Here "de-identified" means stripped of PII (name, address, phone number, email, etc). You are correct that genetic information is intrinsically identifiABLE (in the sense that it is stable and uniquely distinguishing for individuals). When we've shared individual-level data with a partner, it was with consent of the participants involved, and under a contract that prohibits re-identification.
I would not argue with you on that it is "selling your data". But I also think there are meaningful differences in harm levels for different kinds of "selling your data", and fully identified data has more potential harms than de-identified data where you have to assume that an adversary is willing to violate contracts and/or the law to learn about particular individuals.
There is considerable confusion about the distinction between aggregated data and de-identified individual-level data. I would say that I don't consider sufficiently aggregated data to be "your data" in a particularly meaningful personal sense of "your", even though there are still some re-identification risks from these types of datasets.
I was contesting the statement that "The data has already been sold... [and] the damage is already done" which I still think is highly misleading.
I don't think 23andme has been casual or callous with people's data; they are probably a step above the average firm that handles this sort of data. The consent process is well-documented.

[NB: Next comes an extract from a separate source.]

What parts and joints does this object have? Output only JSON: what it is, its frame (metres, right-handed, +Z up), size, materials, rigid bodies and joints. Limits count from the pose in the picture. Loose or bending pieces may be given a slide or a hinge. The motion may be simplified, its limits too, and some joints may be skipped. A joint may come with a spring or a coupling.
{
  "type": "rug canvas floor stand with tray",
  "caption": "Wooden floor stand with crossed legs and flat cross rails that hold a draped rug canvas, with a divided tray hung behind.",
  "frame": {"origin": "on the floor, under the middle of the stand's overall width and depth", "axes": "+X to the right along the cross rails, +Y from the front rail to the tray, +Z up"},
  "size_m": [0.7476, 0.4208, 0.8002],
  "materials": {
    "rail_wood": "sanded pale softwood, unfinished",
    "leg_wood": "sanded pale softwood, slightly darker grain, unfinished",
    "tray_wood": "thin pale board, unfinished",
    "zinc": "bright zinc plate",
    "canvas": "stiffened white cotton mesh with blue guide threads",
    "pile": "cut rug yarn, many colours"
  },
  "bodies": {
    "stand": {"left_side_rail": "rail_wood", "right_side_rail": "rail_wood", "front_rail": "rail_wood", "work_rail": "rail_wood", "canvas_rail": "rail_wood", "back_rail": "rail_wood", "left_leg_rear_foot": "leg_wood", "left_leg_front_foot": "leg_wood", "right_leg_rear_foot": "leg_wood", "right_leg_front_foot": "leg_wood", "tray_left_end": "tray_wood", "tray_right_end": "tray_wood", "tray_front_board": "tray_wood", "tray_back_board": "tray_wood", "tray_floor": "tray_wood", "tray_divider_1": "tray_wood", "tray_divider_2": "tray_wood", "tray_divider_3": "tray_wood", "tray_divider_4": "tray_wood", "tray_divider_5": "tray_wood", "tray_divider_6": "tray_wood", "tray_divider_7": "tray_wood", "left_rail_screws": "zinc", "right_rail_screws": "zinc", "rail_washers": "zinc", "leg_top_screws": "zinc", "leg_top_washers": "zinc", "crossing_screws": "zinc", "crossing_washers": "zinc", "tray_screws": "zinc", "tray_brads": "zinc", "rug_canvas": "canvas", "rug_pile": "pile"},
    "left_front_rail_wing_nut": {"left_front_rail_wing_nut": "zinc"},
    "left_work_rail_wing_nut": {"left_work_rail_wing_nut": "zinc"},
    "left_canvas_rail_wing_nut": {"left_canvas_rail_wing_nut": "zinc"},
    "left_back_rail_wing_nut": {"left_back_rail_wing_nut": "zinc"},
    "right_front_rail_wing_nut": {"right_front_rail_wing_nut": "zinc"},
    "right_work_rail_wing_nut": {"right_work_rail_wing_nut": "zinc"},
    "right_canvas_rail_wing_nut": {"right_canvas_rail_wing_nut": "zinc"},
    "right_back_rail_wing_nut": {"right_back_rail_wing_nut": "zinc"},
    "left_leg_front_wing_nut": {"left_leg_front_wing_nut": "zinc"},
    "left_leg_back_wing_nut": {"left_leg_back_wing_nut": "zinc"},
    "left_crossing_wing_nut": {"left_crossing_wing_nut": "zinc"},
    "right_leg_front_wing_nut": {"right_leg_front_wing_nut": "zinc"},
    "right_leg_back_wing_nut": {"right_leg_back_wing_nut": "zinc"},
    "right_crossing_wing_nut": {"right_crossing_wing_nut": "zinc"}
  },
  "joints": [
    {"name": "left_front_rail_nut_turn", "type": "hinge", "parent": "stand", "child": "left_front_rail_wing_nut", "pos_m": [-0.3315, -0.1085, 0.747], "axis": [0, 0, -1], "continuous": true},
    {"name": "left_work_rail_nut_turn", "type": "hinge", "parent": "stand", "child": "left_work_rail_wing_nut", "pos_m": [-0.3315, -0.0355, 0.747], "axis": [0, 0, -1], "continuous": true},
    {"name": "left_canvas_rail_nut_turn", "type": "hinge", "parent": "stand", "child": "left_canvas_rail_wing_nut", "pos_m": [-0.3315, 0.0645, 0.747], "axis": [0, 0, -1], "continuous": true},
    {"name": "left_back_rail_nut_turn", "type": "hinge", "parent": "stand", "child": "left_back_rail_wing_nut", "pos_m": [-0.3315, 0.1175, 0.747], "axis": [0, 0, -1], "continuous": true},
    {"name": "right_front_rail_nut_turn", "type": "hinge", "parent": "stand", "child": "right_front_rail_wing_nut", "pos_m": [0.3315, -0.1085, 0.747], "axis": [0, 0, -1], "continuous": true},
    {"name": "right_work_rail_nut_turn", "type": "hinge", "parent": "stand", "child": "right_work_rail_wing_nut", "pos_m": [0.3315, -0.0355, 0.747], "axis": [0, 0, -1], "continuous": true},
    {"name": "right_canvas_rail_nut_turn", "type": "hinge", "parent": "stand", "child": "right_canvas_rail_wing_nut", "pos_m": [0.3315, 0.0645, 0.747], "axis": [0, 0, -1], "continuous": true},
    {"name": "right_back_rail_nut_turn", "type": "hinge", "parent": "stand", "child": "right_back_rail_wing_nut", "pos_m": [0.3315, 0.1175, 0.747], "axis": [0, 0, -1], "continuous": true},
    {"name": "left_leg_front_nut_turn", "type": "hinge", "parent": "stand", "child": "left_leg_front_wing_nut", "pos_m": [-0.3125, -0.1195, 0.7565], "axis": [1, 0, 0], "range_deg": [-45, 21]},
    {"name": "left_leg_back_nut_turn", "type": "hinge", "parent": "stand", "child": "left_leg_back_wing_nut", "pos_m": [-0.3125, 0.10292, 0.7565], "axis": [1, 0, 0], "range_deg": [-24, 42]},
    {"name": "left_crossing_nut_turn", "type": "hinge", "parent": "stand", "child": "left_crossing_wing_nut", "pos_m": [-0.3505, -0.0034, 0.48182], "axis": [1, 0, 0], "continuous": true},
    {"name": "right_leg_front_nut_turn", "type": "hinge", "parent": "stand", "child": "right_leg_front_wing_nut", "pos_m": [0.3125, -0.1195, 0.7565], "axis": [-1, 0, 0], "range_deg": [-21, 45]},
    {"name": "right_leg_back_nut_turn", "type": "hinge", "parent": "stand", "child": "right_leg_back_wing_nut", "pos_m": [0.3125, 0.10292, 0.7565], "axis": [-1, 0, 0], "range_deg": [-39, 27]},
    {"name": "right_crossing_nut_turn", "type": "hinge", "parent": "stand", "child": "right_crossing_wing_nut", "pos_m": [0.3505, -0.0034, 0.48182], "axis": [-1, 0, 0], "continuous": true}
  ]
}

My complaint has always been about 23&Me has always been Anne Wojciki's naivete about the utility of genomic data for health treatment, as well as whether her company needed to work with the government (she wrote a useful retrospective that helped shed light: https://hbr.org/2020/09/23andmes-ceo-on-the-struggle-to-get-...).
Most of us who worked in genomics at the time were sort of dumbfounded by her approach and wanted to know what magic she had that let her get as far as she did with the company and its product.
I don't have any problem with the family history side of the product; that's how my dad found out that he had a number of unexpected children (IVF through donated sperm) who were able to connect with him years after their conception. And I really wish disease genetics had turned out to be far more straightforward as I've long been fascinated with how complex phenotypes arise from genomes.
The top-of-thread linked to an article that was specifically about aggregated data sharing, not individual-level data sharing. The consent document you're linking to did not exist when that article was written; our general research consent only covers aggregated data sharing. It was only in 2018 that we added the second-level consent for individual-level data sharing.
I think we've generally been pretty careful to present only scientifically well supported results, which has not helped the perceived utility of our health product. There are certainly valid arguments to be had about the business model.
Indeed, but here "re-identification" generally means the sort of attack where you have an aggregated genomic dataset, and you already have access to full genomic data for a target individual, and you use the genomic dataset to infer something about that target that you didn't know, like whether or not they participated in that study. Not to entirely minimize this sort of attack, but the NIH decided it was a sufficiently low risk that most of the sorts of datasets it applies to (like GWAS) are routinely shared with no access controls.
are you asking about methods to improve privacy of aggregated datasets? They seem to be not super popular with people in the field, I think because they sharply curtail how data can be used compared to having access to datasets with no strong privacy guarantees. I think the maybe more impactful recent shift is toward "trusted research environments" where you get to work with a particular dataset only in a controlled setting with actively monitored egress.
Homomorphic encryption enables standard GWAS workflows (not just summary stats) while “sharing” all genotypes and phenotypes. Richard Mott and colleagues have a paper and colleagues on this method;
[1] https://gizmodo.com/23andme-is-selling-your-data-but-not-how...